To be let or sold. A commodious and desirable Mansion at Stratford-on- Avon. Delightful flower and kitchen gardens. Hot and cold water on every floor. Within easy drive of station. Hitherto home of Miss Marie Corelli.

And this, again from the Literary Notes:

Mr. Hall Caine is in town. Yesterday, at the Authors' Club, he passed almost unrecognised by his many friends, for he has shaved his beard and moustache, and has had his hair cropped quite closely to the head. This measure he has taken, he says, owing to the unusually hot weather prevailing.

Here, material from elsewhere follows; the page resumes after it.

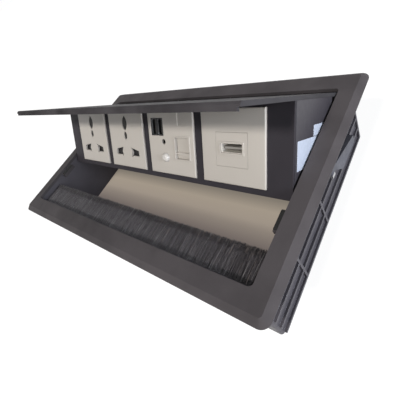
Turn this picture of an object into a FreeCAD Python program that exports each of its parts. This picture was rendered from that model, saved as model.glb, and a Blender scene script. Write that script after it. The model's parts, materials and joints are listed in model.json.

A sonnet, too, printed in large type on the middle page, entitled `To Shakespeare,' signed by the latest fashionable poet, and beginning thus:

O undetected during so long years,
O irrepleviably infamous,
Stand forth!

A cable, too, from `Our Own Correspondent' in New York:

This afternoon the Carmania came into harbour. Among the passengers was Mr. J. Pierpont Morgan, who had come over in personal charge of Anne Hathaway's Cottage, his purchase of which for £2,000,000 excited so much attention on your side a few weeks ago. Mr. Blank's sensational revelations not having been published to the world till two days after the Carmania left Liverpool, the millionaire collector had, of course, no cognisance of the same. On disembarking he proceeded straight to the Customs Office and inquired how much duty was to be imposed on the cottage. On being courteously informed that the article would be passed into the country free of charge, he evinced considerable surprise. I then ventured to approach Mr. Morgan and to hand him a journal containing the cabled summary of Mr. Blank's disclosures, which he proceeded to peruse. His comments I must reserve for the next mail, the cable clerks here demurring to their transmission.

Only a dream? But a sweet one. Bustle about, Baconians, and bring it true. Don't listen to my florist.